According to electronics component makers body Elcina, non-semiconductor components production in India was around $13 billion in 2022 which is projected to reach around $ 20.7 billion by 2026 and around $37 billion by 2030 if the business continues as usual, thereby leading a deficit of $248 billion in the segment in the next six years. The deficit is met through imports.

Elcina had sought a $ 8.57 billion (about Rs. 72,500 crore) support package to reduce the deficit by Rs. 12.36 lakh crore in the next six years.
Electronic Industries Association of India (Elcina) estimates that the deficit in the segment can increase to $248 billion (about Rs. 21 lakh crore) by 2030 in the absence of government support to local production. The country’s oldest technology industry body projects that the government’s support could help reduce the deficit in the passive component segment by $146 billion (Rs. 12.36 lakh crore) to $102 billion (Rs. 8.63 lakh crore).

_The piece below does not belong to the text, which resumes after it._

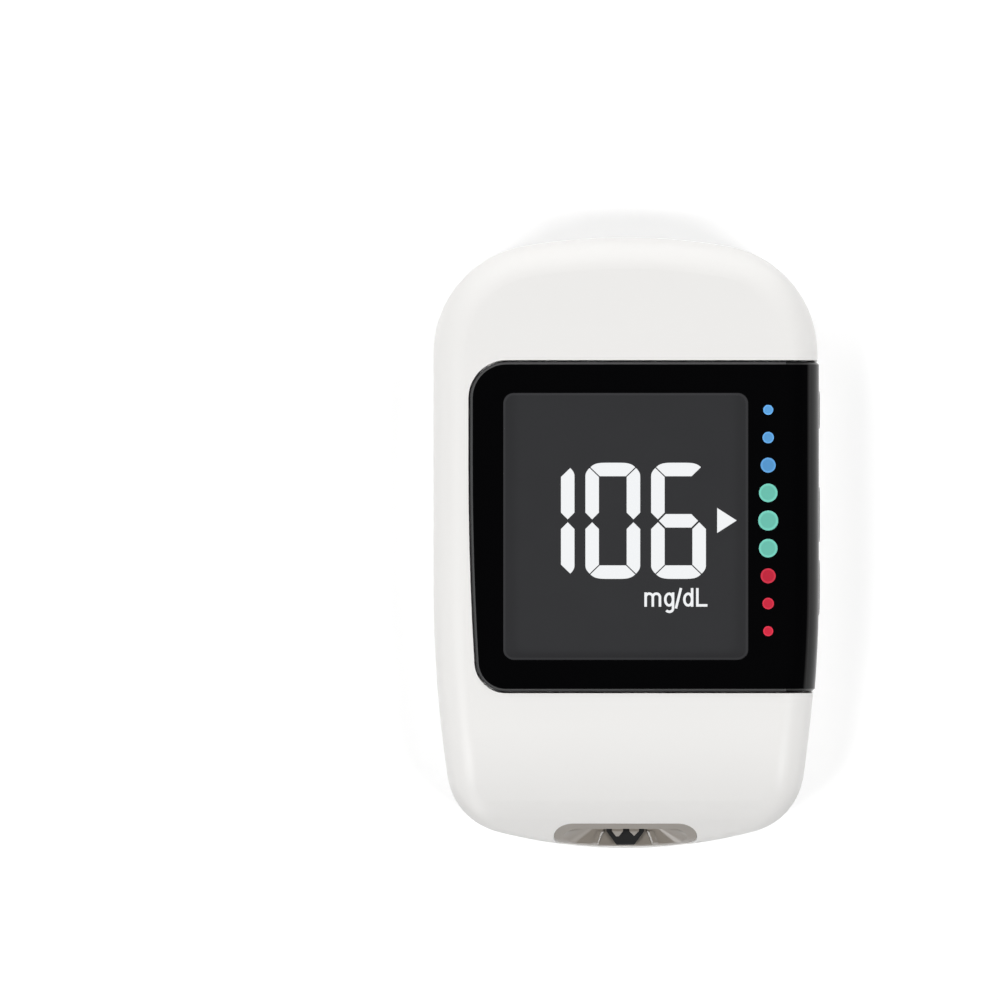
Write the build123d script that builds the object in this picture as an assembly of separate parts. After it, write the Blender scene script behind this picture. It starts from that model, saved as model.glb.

“This is a strong endorsement of Tamil Nadu’s ongoing strategy to move up the electronics value chain by moving into components manufacturing, a mission we have been pursuing diligently for the last couple of years. The Union Government’s initiative further strengthens our approach and provides the much-needed boost for the sector. Tamil Nadu’s existing electronics ecosystem and rich talent pool have already made the electronics PLI one of the most successful PLI schemes in the country, and we are confident that this components PLI will also work because, under the leadership of Honorable @CMOTamilNadu Thiru. @MKStalin avargal, we have already laid the groundwork for it, and it is already showing results – details soon !” said T.R.B. Rajaa, Industry Minister of Tamil Nadu, in a posting on microblogging site X.